Thinking of storm water as an asset to be captured and used for creative landscaping and watering is a significant shift in Minnesota, where water is considered almost a liability and "storm sewers are all sized to get the water out of town,'' said Mike Panzer, vice president of Wenck Associates, the consulting engineer for the district.

The district arrived at this strategy after several years of discussion about what it should be doing for the next decade and beyond, said board chair Jim Calkins, a horticultural scientist at the University of Minnesota.

"We have done a lot of research and we have come to the conclusion that this is the best way to preserve the resource that we have,'' he said.

The district has succeeded in slowing down storm water drainage to stop flooding. The next challenge is reducing its volume.

If that is accomplished, the new plan "will lead to true improvement in the water bodies within the district,'' Calkins said.

The strategies can be costly.

The district plans to use its $86 million capital budget to restore wetlands that are natural filters for storm water, to rebuild stream banks, and to buy key parcels of land near lakes and streams to keep them in their natural state as water cleaners.

It began moving in that direction two years ago when it spent $800,000 to pay for easements to protect wetlands on the 56-acre Big Island in Lake Minnetonka, plus another $750,000 to buy 36 acres near Painter Creek in Minnetrista.

After tearing down the house on the Minnetrista site, the district plans to subdivide the land into three lots and sell them with an easement requiring that 30 acres remain in a natural state to filter water going into the creek.

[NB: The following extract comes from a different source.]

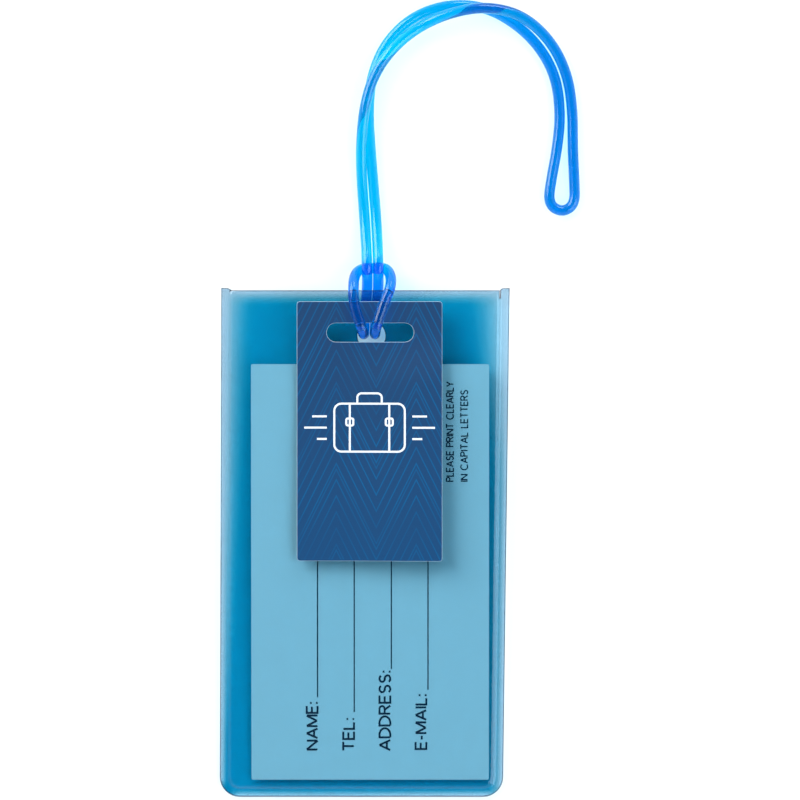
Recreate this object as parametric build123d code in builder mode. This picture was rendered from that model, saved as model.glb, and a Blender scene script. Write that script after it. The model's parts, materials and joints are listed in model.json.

The creek empties into Lake Minnetonka in Jennings Bay, which has some of the worst water quality on the lake, Wyatt said.

The watershed district's new direction will show up next in updated community development guidelines. Developers and property owners who want to make major property changes will feel the new rules first, officials say.

Education campaigns will be aimed at homeowners to help them learn to manage their own storm water just as they learned to recycle their own yard waste, Wyatt said.

On the heels of a summer marked by drought, sprinkling bans and water shortages, it's easy to see the benefits in capturing the water, Wyatt said. "This stuff comes from the sky and it comes for free. You shouldn't have to take water from municipal water supply and use that to water your trees.''

It may be helpful for homeowners to think of storm water as they think of snow, Wyatt said. "You have to shovel your sidewalk when it snows, and you don't take your snow and throw it over on your neighbor's side.''

Minneapolis is already offering a credit on the annual storm sewer fee for homeowners who put in rain gardens or use porous pavers or rain barrels to hold the water on their property, Wyatt said.

"I see that as something that will eventually permeate through the metro area and likely the state, especially in the urban areas,'' Wyatt said.